The best way to illustrate this concept is to imagine a factory with an assembly line. Each station represents a stage in the transformation process that adds value to the initial input. Let’s think about a canned tomato sauce manufacturing plant with the following inputs: tomatoes, ingredients, water, cans and labels. (It's possible that I've forgotten some aspects as I'm not an expert in canned tomato sauce.) Each station transforms the product: peeling, chopping and cooking the tomatoes, and adding the ingredients that result in making a succulent tomato sauce. At the end of the process, the product is canned, the labels are applied, and everything is packaged and ready to be shipped.

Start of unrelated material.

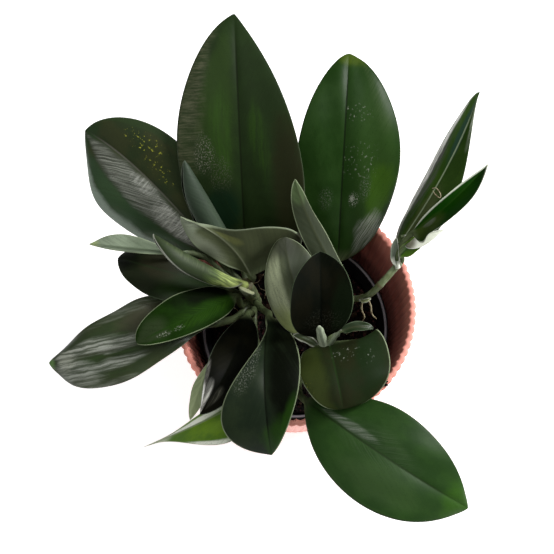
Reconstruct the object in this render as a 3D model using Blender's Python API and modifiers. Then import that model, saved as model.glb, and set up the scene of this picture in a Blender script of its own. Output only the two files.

For a service company, the main input is the customer. Let's compare the stages of the process as we did with the tomato in the previous example: the different stages in the transformation process are completed to satisfy the customer. How can you copy this model? Take an accounting firm that specializes in preparing income tax return for companies. The input is the customer who has not filed tax and the output is the customer who has fulfilled his responsibilities by paying his/her taxes. The intermediate stages are the actions required to achieve the final goal: paying the taxes. So there are several stages: preparing the service offer, collecting the supporting documents, reviewing the previous financial statements to understand the current situation and previously used accounting standards, presenting the preliminary financial statements, making any necessary corrections, having the financial statements approved, preparing the tax return, paying them, sending the duly signed documents and following up if the government has any questions. Have I forgotten any steps?

Why is this analysis important for your business? There are several reasons. Previously, I wrote an article on "loss leaders" and how to use them to bring new customers into the transformation process. One of the strategies that some tax companies use to get new customers is to estimate the amount of money you could save or receive from the government by doing business with them. Some even use strategies such as not charging customers service fees and taking a percentage of the returns instead. I am neither endorsing nor criticizing these tactics; I am simply presenting them to illustrate how part of the transformation process can be used to encourage the customer to come to you. In understanding your value chain, you can use part of the process and offer it to the customer as an incentive.

The other important aspect to consider is that once your company is well established, you can transfer stages in your value chain to junior employees or subcontractors. In understanding at which stages you can maximize your contribution and which stages you can delegate, your profitability increases while you keep your customers happy.